HCN: Speaking of your growing up, you spent part of your childhood on the Northern Cheyenne reservation in Montana. Is this something that haunts you?

Ray: It's still something that I look at from 20 years ago when I was on the reservation to now. My dad coached various Native American basketball teams, on the Crow Reservation and the Northern Cheyenne rez. When I go to a tournament with him -- and he still plays, at 70 -- Native American cultures always honor elders. If you actually invest your life in the reservations, the returns of friendship, laughter and love are immense. I recently went with him to the Charlie Calf Robe memorial tournament on the Blackfeet rez. They had an entire halftime devoted to my dad, and he didn't even coach on that reservation. They presented him with a beaded belt buckle and an Indian blanket, which is a symbol of being welcome in that tribe always.

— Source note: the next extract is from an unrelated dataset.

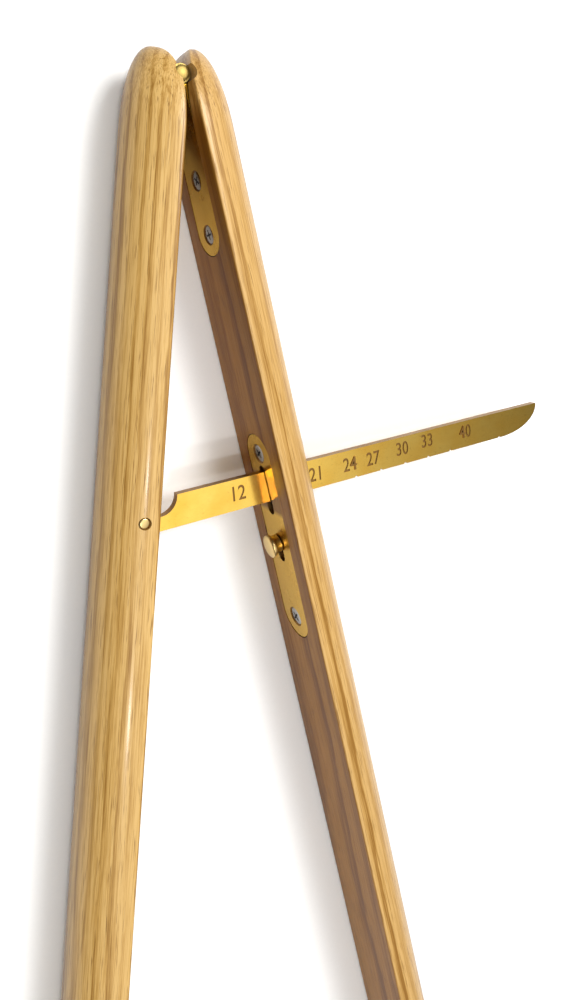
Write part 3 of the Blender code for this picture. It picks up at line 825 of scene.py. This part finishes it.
left_leg()
right_leg()
hinge_leaf("left", LEFT, False)
hinge_leaf("right", RIGHT, True)
hinge_pin()
set_screw()
for side, place, turns in (("left", LEFT, (0.3, 1.1)), ("right", RIGHT, (0.9, 0.15))):
    for level, u, turn in zip(("upper", "lower"), LEAF_SCREWS, turns):
        plate_screw(f"hinge_screw_{side}_{level}", u, place, turn)
    shoe(side, place)
    toe(side, place)
    shoe_pin(side, place)
stay_arm()
stay_pivot_pin()
catch_plate()
for level, u, turn in zip(("upper", "lower"), CATCH_SCREWS, (0.65, 0.8)):
    plate_screw(f"catch_screw_{level}", u, RIGHT, turn)
catch_bolt()
catch_knob()
catch_spring()


# ---------------------------------------------------------------- floor, light, camera

FLOOR_HALF = 6.0
FLOOR_Z = -0.0004
SKY_STRENGTH = 1.42
SKY_STEPS = ((0.0, 0.09), (0.6, 0.10), (0.7, 0.22), (0.79, 0.42), (0.88, 0.85), (0.96, 1.12))
CEILING = (-0.03, -0.2, 0.97)
STICK_MIDDLE = (0.02, -0.20, 0.0)
CAMERA_AT = (-0.0959, -0.06108, 0.22944)
CAMERA_TURN = (-1.297, -28.083, -4.966)
LENS = 26.207
SHIFT = (0.0337, -0.1975)


def floor():
    """Plain pale floor just under the stick."""
    made = Nodes("floor_paper")
    where = made.add("ShaderNodeTexCoord").outputs["Object"]
    mottle = made.add("ShaderNodeTexNoise", {"Vector": where, "Scale": 900.0, "Detail": 2.0}).outputs[0]
    colour = made.mix(mottle, (0.93, 0.93, 0.925, 1.0), (0.90, 0.90, 0.895, 1.0))
    material = made.out(Base_Color=colour, Roughness=0.9)
    corners = [(x * FLOOR_HALF, y * FLOOR_HALF, FLOOR_Z) for x, y in ((-1, -1), (1, -1), (1, 1), (-1, 1))]
    mesh = bpy.data.meshes.new("floor")
    mesh.from_pydata(corners, [], [(0, 1, 2, 3)])
    plane = bpy.data.objects.new("floor", mesh)
    plane.data.materials.append(material)
    bpy.context.scene.collection.objects.link(plane)


def sky():
    """A bright ceiling above the stick, and dim walls."""
    world = bpy.data.worlds.new("studio")
    bpy.context.scene.world = world
    world.use_nodes = True
    tree = world.node_tree
    back = tree.nodes["Background"]
    where = tree.nodes.new("ShaderNodeTexCoord")
    slant = tree.nodes.new("ShaderNodeVectorMath")
    slant.operation = "DOT_PRODUCT"
    slant.inputs[1].default_value = Vector(CEILING).normalized()
    ramp = tree.nodes.new("ShaderNodeValToRGB")
    tree.links.new(where.outputs["Generated"], slant.inputs[0])
    tree.links.new(slant.outputs["Value"], ramp.inputs[0])
    tree.links.new(ramp.outputs[0], back.inputs[0])
    elements = ramp.color_ramp.elements
    while len(elements) < len(SKY_STEPS):
        elements.new(0.5)
    for element, (at, value) in zip(elements, SKY_STEPS):
        element.position = at
        element.color = (value, value * 0.99, value * 0.97, 1.0)
    back.inputs[1].default_value = SKY_STRENGTH


def lamp(name, at, target, size, power):
    """A square soft lamp, placed and aimed relative to the hinge."""
    data = bpy.data.lights.new(name, "AREA")
    data.energy = power
    data.size = size
    made = bpy.data.objects.new(name, data)
    made.location = HINGE + Vector(at)
    aim = HINGE + Vector(target) - made.location
    made.rotation_euler = aim.to_track_quat("-Z", "Y").to_euler()
    bpy.context.scene.collection.objects.link(made)


def lights():
    lamp("key", (0.55, 0.40, 1.15), STICK_MIDDLE, 0.6, 18.0)
    lamp("spot_upper", (-0.35, -0.36, 1.15), (-0.03, -0.13, 0.0), 0.06, 2.0)
    lamp("spot_lower", (-0.48, -0.73, 1.0), (-0.04, -0.20, 0.0), 0.06, 2.0)


def camera():
    """The viewpoint relative to the hinge, in metres and degrees."""
    data = bpy.data.cameras.new("camera")
    data.sensor_width = 36.0
    data.lens = LENS
    data.shift_x, data.shift_y = SHIFT
    data.clip_start = 0.01
    data.clip_end = 50.0
    made = bpy.data.objects.new("camera", data)
    made.location = HINGE + Vector(CAMERA_AT)
    made.rotation_euler = [math.radians(angle) for angle in CAMERA_TURN]
    bpy.context.scene.collection.objects.link(made)
    bpy.context.scene.camera = made


floor()
sky()
lights()
camera()
bpy.context.scene.view_settings.view_transform = "Standard"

And there are hauntings in my own family -- different people who didn't make it out. One of my closest, beloved cousins -- she fell all the way into the depths of drug culture and died in a drug shootout in Billings. So that, combined with a lot of my boyhood heroes, Native American athletes, a lot of them died, and that sorrow haunts me. I placed many of them right into American Masculine. I put in their direct lives and names as a way of honoring them.

HCN: You've said you're working on a novel about an "open-border L.A." Do you want to say anything more about that?

Ray: In my book, there is a Latina senator from California who succeeds in forwarding this bill that entirely opens the border with Mexico. In the context of that chaos of the open border, she eventually becomes the governor of California, and she decides that instead of all this retributive justice that we've been practicing, let's start blending in some restorative justice, similar to what South Africa did after apartheid. So basically they start taking people out of prison and give them the opportunity to face the families of the victims they killed, and setting them free after that basic confrontation. That's the novel I just finally handed in to my agent. I don't know if it's quite ready yet. We'll see.